» **Direction**: Write out each line exactly as it stands, please.
— begin Data excerpt —
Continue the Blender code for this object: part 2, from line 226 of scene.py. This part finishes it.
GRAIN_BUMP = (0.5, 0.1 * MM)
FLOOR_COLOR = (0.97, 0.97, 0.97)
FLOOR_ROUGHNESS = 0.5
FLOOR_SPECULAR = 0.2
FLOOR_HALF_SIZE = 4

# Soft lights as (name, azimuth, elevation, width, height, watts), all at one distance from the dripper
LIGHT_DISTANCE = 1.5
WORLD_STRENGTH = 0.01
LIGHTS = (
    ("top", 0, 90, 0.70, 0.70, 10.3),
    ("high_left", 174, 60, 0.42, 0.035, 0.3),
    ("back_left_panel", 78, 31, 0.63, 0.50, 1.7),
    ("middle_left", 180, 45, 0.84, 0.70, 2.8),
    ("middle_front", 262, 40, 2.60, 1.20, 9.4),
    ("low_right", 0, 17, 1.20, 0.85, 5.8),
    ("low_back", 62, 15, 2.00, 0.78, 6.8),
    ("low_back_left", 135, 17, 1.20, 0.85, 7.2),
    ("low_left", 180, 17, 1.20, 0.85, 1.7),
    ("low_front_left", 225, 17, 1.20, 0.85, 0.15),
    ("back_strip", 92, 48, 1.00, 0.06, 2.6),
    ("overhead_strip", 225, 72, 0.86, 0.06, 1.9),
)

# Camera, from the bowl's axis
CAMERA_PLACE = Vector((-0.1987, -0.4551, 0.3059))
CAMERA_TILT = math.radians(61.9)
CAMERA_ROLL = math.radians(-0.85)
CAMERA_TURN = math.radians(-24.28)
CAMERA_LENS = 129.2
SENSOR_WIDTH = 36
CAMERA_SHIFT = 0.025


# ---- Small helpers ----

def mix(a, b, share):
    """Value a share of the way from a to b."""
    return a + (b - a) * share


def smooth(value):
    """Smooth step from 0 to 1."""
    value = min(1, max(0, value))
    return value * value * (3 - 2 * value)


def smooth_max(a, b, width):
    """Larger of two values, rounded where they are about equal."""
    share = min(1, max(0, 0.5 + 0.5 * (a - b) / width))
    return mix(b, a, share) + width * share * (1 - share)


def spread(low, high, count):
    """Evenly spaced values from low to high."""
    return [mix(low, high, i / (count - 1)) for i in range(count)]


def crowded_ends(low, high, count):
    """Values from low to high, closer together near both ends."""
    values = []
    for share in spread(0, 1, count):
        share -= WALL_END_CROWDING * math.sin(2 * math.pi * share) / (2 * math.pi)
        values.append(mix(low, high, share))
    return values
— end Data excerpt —
» **Solution to this exercise**:
Continue the Blender code for this object: part 2, from line 226 of scene.py. This part finishes it.
GRAIN_BUMP = (0.5, 0.1 * MM)
FLOOR_COLOR = (0.97, 0.97, 0.97)
FLOOR_ROUGHNESS = 0.5
FLOOR_SPECULAR = 0.2
FLOOR_HALF_SIZE = 4

# Soft lights as (name, azimuth, elevation, width, height, watts), all at one distance from the dripper
LIGHT_DISTANCE = 1.5
WORLD_STRENGTH = 0.01
LIGHTS = (
    ("top", 0, 90, 0.70, 0.70, 10.3),
    ("high_left", 174, 60, 0.42, 0.035, 0.3),
    ("back_left_panel", 78, 31, 0.63, 0.50, 1.7),
    ("middle_left", 180, 45, 0.84, 0.70, 2.8),
    ("middle_front", 262, 40, 2.60, 1.20, 9.4),
    ("low_right", 0, 17, 1.20, 0.85, 5.8),
    ("low_back", 62, 15, 2.00, 0.78, 6.8),
    ("low_back_left", 135, 17, 1.20, 0.85, 7.2),
    ("low_left", 180, 17, 1.20, 0.85, 1.7),
    ("low_front_left", 225, 17, 1.20, 0.85, 0.15),
    ("back_strip", 92, 48, 1.00, 0.06, 2.6),
    ("overhead_strip", 225, 72, 0.86, 0.06, 1.9),
)

# Camera, from the bowl's axis
CAMERA_PLACE = Vector((-0.1987, -0.4551, 0.3059))
CAMERA_TILT = math.radians(61.9)
CAMERA_ROLL = math.radians(-0.85)
CAMERA_TURN = math.radians(-24.28)
CAMERA_LENS = 129.2
SENSOR_WIDTH = 36
CAMERA_SHIFT = 0.025


# ---- Small helpers ----

def mix(a, b, share):
    """Value a share of the way from a to b."""
    return a + (b - a) * share


def smooth(value):
    """Smooth step from 0 to 1."""
    value = min(1, max(0, value))
    return value * value * (3 - 2 * value)


def smooth_max(a, b, width):
    """Larger of two values, rounded where they are about equal."""
    share = min(1, max(0, 0.5 + 0.5 * (a - b) / width))
    return mix(b, a, share) + width * share * (1 - share)


def spread(low, high, count):
    """Evenly spaced values from low to high."""
    return [mix(low, high, i / (count - 1)) for i in range(count)]


def crowded_ends(low, high, count):
    """Values from low to high, closer together near both ends."""
    values = []
    for share in spread(0, 1, count):
        share -= WALL_END_CROWDING * math.sin(2 * math.pi * share) / (2 * math.pi)
        values.append(mix(low, high, share))
    return values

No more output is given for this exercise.